What is the difference between a conductor, semiconductor, and insulator in Class 12?
The key difference lies in the band gap. Conductors have zero or overlapping band gaps, so electrons flow freely. Semiconductors have a small band gap (0.1–3 eV) — some electrons can cross it at room temperature. Insulators have a large band gap (> 3 eV), so no electron crosses it under normal conditions.
What are the two types of semiconductors in Class 12 Physics?
The two types are intrinsic (pure) and extrinsic (doped) semiconductors. Intrinsic semiconductors are pure Silicon or Germanium. Extrinsic semiconductors are doped with impurities — pentavalent dopants create N-type (majority carriers: electrons), while trivalent dopants create P-type (majority carriers: holes).
What is a p-n junction and why does a depletion layer form?
p-n junction is formed when P-type and N-type semiconductors are joined. At the junction, electrons from N-side and holes from P-side diffuse across and recombine, creating a depletion layer — a region free of mobile charges. This region creates a built-in electric field (barrier potential) that opposes further diffusion.
What is the difference between forward bias and reverse bias of a diode?
In forward bias, the positive terminal connects to P-side and negative to N-side. This reduces the barrier, and current flows above the threshold voltage (~0.7 V for Si). In reverse bias, connections are reversed — the barrier increases, the depletion layer widens, and current flow is negligible except for tiny minority carrier current.
How many questions come from Semiconductor Electronics in JEE Main?

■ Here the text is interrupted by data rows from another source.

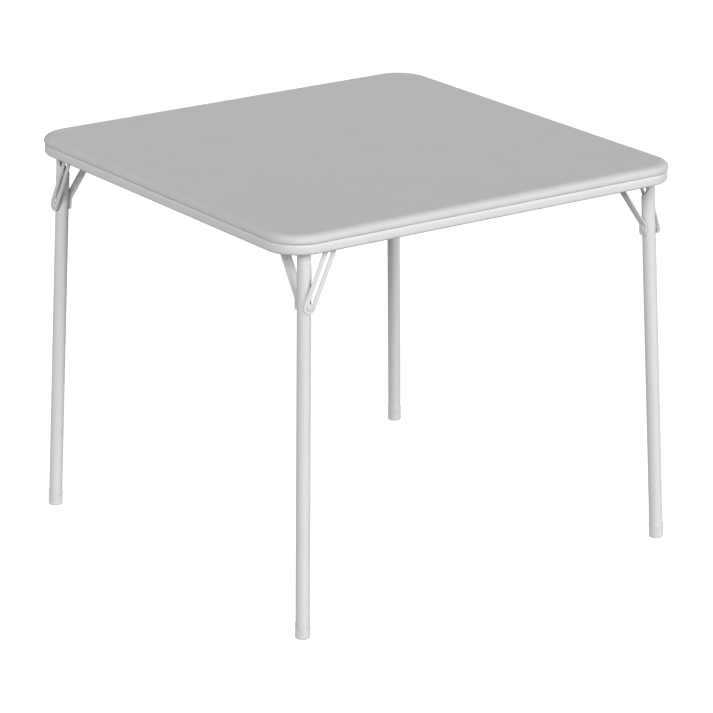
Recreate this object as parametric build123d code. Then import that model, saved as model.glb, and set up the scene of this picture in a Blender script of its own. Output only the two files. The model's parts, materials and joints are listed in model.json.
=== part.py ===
from build123d import *
from math import atan2, cos, degrees, hypot, radians, sin, tan
import os

# A folding card table, in millimetres: a padded square top on a rolled steel rail, and four tube
# legs that fold under it. Each leg swings towards the next corner, so the four lie round the rim
# like a pinwheel. The origin is on the floor under the middle of the top, and +Z is up.
# One corner is modelled, at low X and low Y, and turned about Z for the other three.

# The whole table
side = 864.0
top_height = 736.0
pad_height = 16.0
corner_radius = 66.0
corner_turns = {"front": 0, "right": 90, "back": 180, "left": 270}

# The padded top: a hardboard panel under foam, in a vinyl cover stapled beneath
cover_wall = 0.8
cover_return = 36.0
edge_roll_width = 16.0
edge_roll_height = 9.0
cover_tuck_radius = 3.0
panel_thickness = 5.0
panel_inset = 3.0

# The rail, rolled from sheet, with a flange on top and a curl below
rail_sheet = 1.0
rail_inset = 1.0
rail_height = 19.2
rail_flange_width = 29.0
rail_shoulder_radius = 2.5
rail_curl_radius = 6.0
rail_lip_width = 7.0

# Screws up through the flange, and staples in the cover
screw_shank_radius = 1.75
screw_head_radius = 4.0
screw_head_height = 1.6
screw_head_round = 0.8
screw_slot_length = 4.0
screw_slot_width = 0.8
screw_length = 5.4
screw_inset = 15.0
screw_step = 230.0
screw_play = 0.2
staple_crown = 10.0
staple_wire = 0.7
staple_leg = 3.0
staple_inset = 33.0
staple_step = 62.0

# The legs
leg_radius = 12.5
leg_wall = 1.2
foot_from_end = 33.5
foot_from_side = 10.8
splay_along = 1.96
splay_across = 2.0
hinge_drop = 16.0
leg_end_radius = 12.0
leg_cut_from_axis = -3.0
leg_cut_top_drop = 23.0
leg_cut_foot_drop = 40.0

# The foot caps
cap_wall = 0.8
cap_height = 28.0
cap_floor = 4.0
cap_edge_radius = 3.5
cap_play = 0.05

# The slotted link hangs from the bracket, and its slot slides over a rivet on the leg
rivet_drop = 100.0
link_width = 24.0
link_sheet = 2.5
link_top_radius = 10.5
link_shoulder_drop = 14.0
slot_width = 8.0
slot_top_drop = 9.5
slot_rivet_play = 0.1
slot_collar_height = 0.9
slot_collar_radius = 6.0
slot_head_radius = 6.5
slot_head_height = 2.0
brace_rivet_radius = 3.0
brace_rivet_head_radius = 5.5
brace_rivet_head_height = 1.8
spacer_length = 1.7
spacer_radius = 5.5

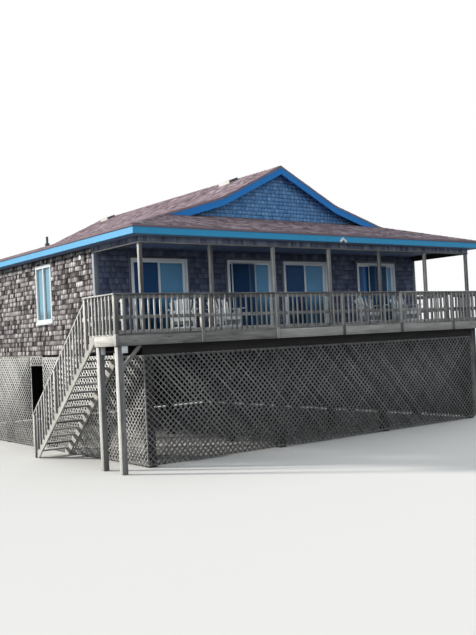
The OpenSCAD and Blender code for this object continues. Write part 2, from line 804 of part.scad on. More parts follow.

Semiconductor Electronics typically contributes 1–2 questions in JEE Main, worth 4–8 marks. High-frequency topics are p-n junction biasing, transistor current gain (α and β), logic gates truth tables, and Zener diode applications. In NEET, 1 question from this chapter appears almost every year, usually from p-n junction or transistor basics.